7.4 第二次匹配：前面未匹配上的tracked_stracks 和低得分检测框进行匹配

// Step 3: Second association, using low score dets //
        for (int i = 0; i < u_detection.size(); i++)
        {
            detections_cp.push_back(detections[u_detection[i]]);
        }
        detections.clear();
        detections.assign(detections_low.begin(), detections_low.end());

        for (int i = 0; i < u_track.size(); i++)
        {
            if (strack_pool[u_track[i]]->state == TrackState::Tracked)
            {
                r_tracked_stracks.push_back(strack_pool[u_track[i]]);
            }
        }

        dists.clear();
        dists = iou_distance(r_tracked_stracks, detections, dist_size, dist_size_size);

        matches.clear();
        u_track.clear();
        u_detection.clear();
        linear_assignment(dists, dist_size, dist_size_size, LOW_MATCH_THRESH, matches, u_track, u_detection);

        for (int i = 0; i < matches.size(); i++)
        {
            STrack *track = r_tracked_stracks[matches[i][0]];
            STrack *det = &detections[matches[i][1]];
            if (track->state == TrackState::Tracked)
            {
                track->update(*det, this->frame_id);
                activated_stracks.push_back(*track);
            }
            else
            {
                track->re_activate(*det, this->frame_id, false);
                refind_stracks.push_back(*track);
            }
            update_motionless_time(track);
        }

        for (int i = 0; i < u_track.size(); i++)
        {
            STrack *track = r_tracked_stracks[u_track[i]];
            if (track->state != TrackState::Lost)
            {
                track->mark_lost();
                lost_stracks.push_back(*track);
            }
        }

这写代码和前面的类似，区别就在于，这次是用的跟踪链是第一次没匹配上的跟踪链，然后这次用的检测框是低得分检测框，剩下的基本上一样，也是先求iou矩阵，然后做匹配。

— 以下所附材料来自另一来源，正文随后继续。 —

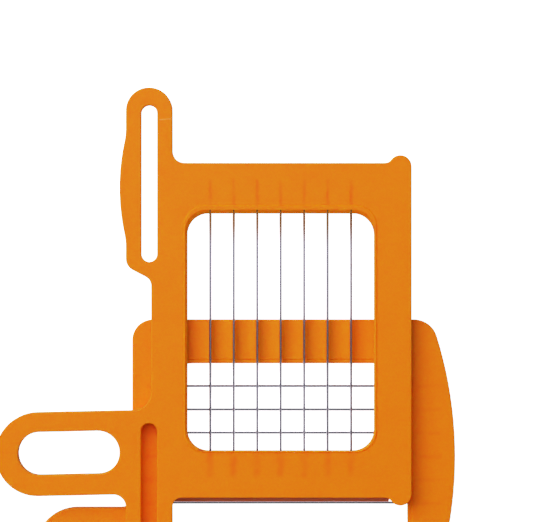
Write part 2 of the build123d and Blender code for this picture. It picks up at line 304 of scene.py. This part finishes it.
@dataclass(frozen=True)
class MouldedAbs:
    """Injection-moulded ABS, coloured through, with a satin moulded face.

    The pigment lets red light travel some millimetres, so thin edges and shaded
    faces glow redder than lit ones.  The skin is cloudy, sinks a little over the
    strip ends, where it is also painted a darker shade, and carries the fine line
    where the two halves of the mould met.
    Faces are satin, and the walls that slid out of the mould are matt.  The flared
    edge, which is known by how far it leans, is painted a dark brown shade.
    """

    name: str
    parting_height: float
    marks: SinkMarks | None = None
    knit: KnitLine | None = None
    colour: str = "#FF8A0A"
    cloudy: str = "#FF820A"
    # Painted shade: the darker colour laid over the sink marks.
    sunk: str = "#F6720A"
    pale: str = "#FFB464"
    # Painted shade: the dark brown laid on the flared edge.
    flare_shade: str = "#BC5220"
    spread: tuple[float, float, float] = (1.0, 0.4, 0.2)
    depth: float = 1.5 * MM
    roughness: float = 0.42
    gloss: float = 0.06
    cloud_size: float = 7.0 * MM
    speck_size: float = 0.55 * MM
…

7.5 第三次匹配：unconfirmed track和前面没匹配上的高得分检测框进行匹配

// Deal with unconfirmed tracks, usually tracks with only one beginning frame
        detections.clear();
        detections.assign(detections_cp.begin(), detections_cp.end());

        dists.clear();
        dists = iou_distance(unconfirmed, detections, dist_size, dist_size_size);

        matches.clear();
        vector<int> u_unconfirmed;
        u_detection.clear();
        linear_assignment(dists, dist_size, dist_size_size, UNCONFIRMED_MATCH_THRESH, matches, u_unconfirmed, u_detection);

        for (int i = 0; i < matches.size(); i++)
        {
            unconfirmed[matches[i][0]]->update(detections[matches[i][1]], this->frame_id);
            activated_stracks.push_back(*unconfirmed[matches[i][0]]);
        }

        for (int i = 0; i < u_unconfirmed.size(); i++)
        {
            STrack *track = unconfirmed[u_unconfirmed[i]];
            track->mark_removed();
            removed_stracks.push_back(*track);
        }

匹配方式也是一样，还是求iou矩阵，然后匈牙利算法进行匹配。

7.6 还没有匹配上的高得分检测框：认为是个新出现的目标，新建一个跟踪链

      // Step 4: Init new stracks //
        for (int i = 0; i < u_detection.size(); i++)
        {
            STrack *track = &detections[u_detection[i]];
            //static int high_thresh = Config::instance().int_conf("HIGH_THRESH", 60);
            static int high_thresh = 60;
            if (track->score < high_thresh)
                continue;
            track->activate(this->kalman_filter, this->frame_id);
            activated_stracks.push_back(*track);
        }

这里就是针对前面都没有匹配成功的高得分检测框，新建个跟踪链。